SIFMA Weighs In on SEC Four Year Strategic Plan

"The Draft Plan rightfully recognizes that the U.S. capital markets are evolving rapidly due to emerging technologies, changing investor expectations, new business models, and global competition. It also recognizes that legacy rules must be reassessed to ensure that they remain fit for purpose and do not impose unnecessary burdens or needless friction."
SIFMA Comment Letter
"The Draft Plan rightfully recognizes that the U.S. capital markets are evolving rapidly due to emerging technologies, changing investor expectations, new business models, and global competition. It also recognizes that legacy rules must be reassessed to ensure that they remain fit for purpose and do not impose unnecessary burdens or needless friction."
SIFMA Comment Letter

SIFMA called on the SEC to treat its draft strategic plan as a blueprint for action, pressing the agency to modernize outdated rules, rein in regulation-by-enforcement, and tighten its own cybersecurity practices.

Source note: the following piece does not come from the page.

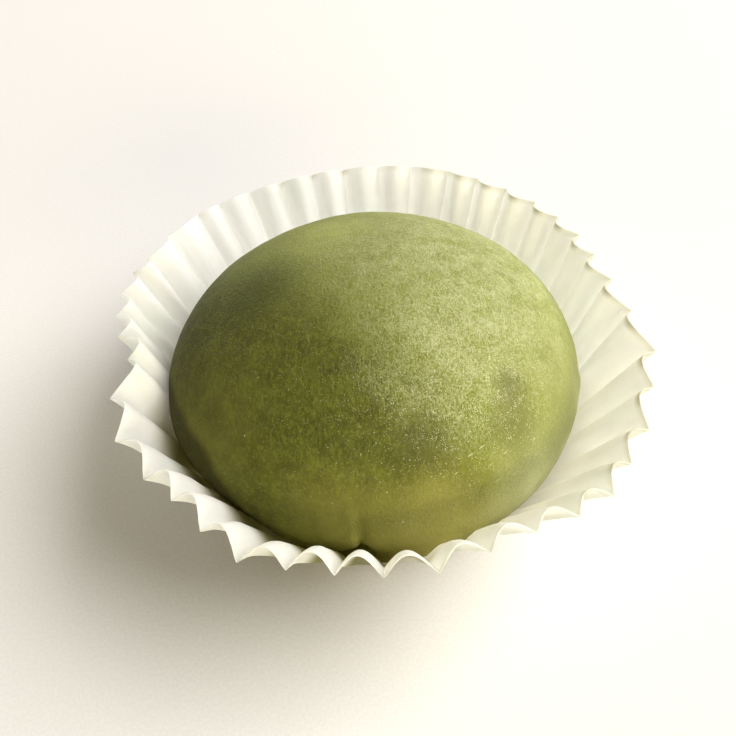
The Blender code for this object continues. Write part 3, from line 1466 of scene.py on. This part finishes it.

In comments on the draft strategic plan for fiscal years 2026 through 2030, SIFMA recommended the following:

  • Regulatory modernization: SIFMA asked the SEC to make electronic delivery the default for investor documents, streamline communications retention rules, update fixed income cross-trading and revisit mutual fund quorum requirements.
  • Stakeholder engagement: SIFMA asked the SEC to formalize industry engagement throughout the rulemaking process - roundtables, implementation guidance, post-rule reviews - especially for fast-moving areas like AI, digital assets, and cybersecurity.
  • Enforcement discipline: SIFMA urged the SEC to limit enforcement to clear-cut violations and use rulemaking (not enforcement actions) to address novel or unsettled issues.
  • Retrospective review: SIFMA asked the SEC to reassess communications retention rules, statutory disqualification waivers, Reg NMS/Rule 611 and best execution, and the Consolidated Audit Trail ("CAT") to cut outdated or redundant requirements.
  • SEC cybersecurity: SIFMA pressed the SEC to meet the same data-security standards it imposes on industry, limit data collection/retention, and set clear breach response protocols.

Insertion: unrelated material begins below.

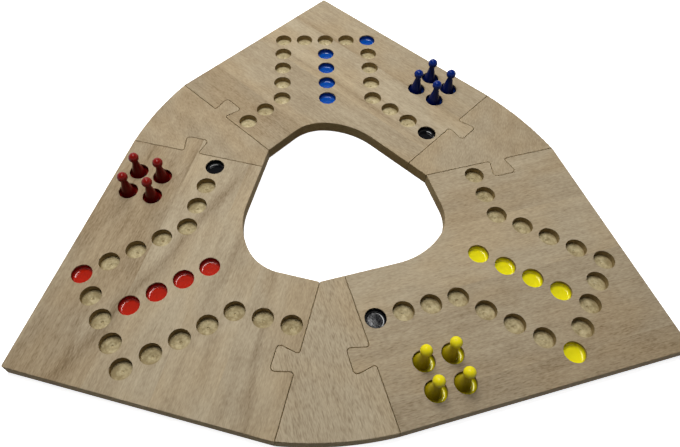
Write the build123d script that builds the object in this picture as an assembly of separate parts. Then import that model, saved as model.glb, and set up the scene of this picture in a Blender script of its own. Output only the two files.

In the draft strategic plan, SEC Chair Paul Atkins directed the agency to focus its efforts on supporting innovation, easing capital raising, refocusing enforcement on clear violations of law, and improving operations.

Under the plan, the SEC said it will set clearer rules for digital assets and distributed ledger technology, clarify when securities law applies, and enable tokenized offerings. On capital raising, the SEC said it would work to widen access to private markets and simplify disclosure. On enforcement, the SEC said it would focus on clear violations of law, especially fraud, deception, and market manipulation. The SEC said it was reviewing existing rules, including those on foreign private issuers, quarterly reporting, private fund reporting, and executive pay. On improving operations the SEC noted recent supervisor and staff departures and said it will incorporate new technologies and changes to employee performance management.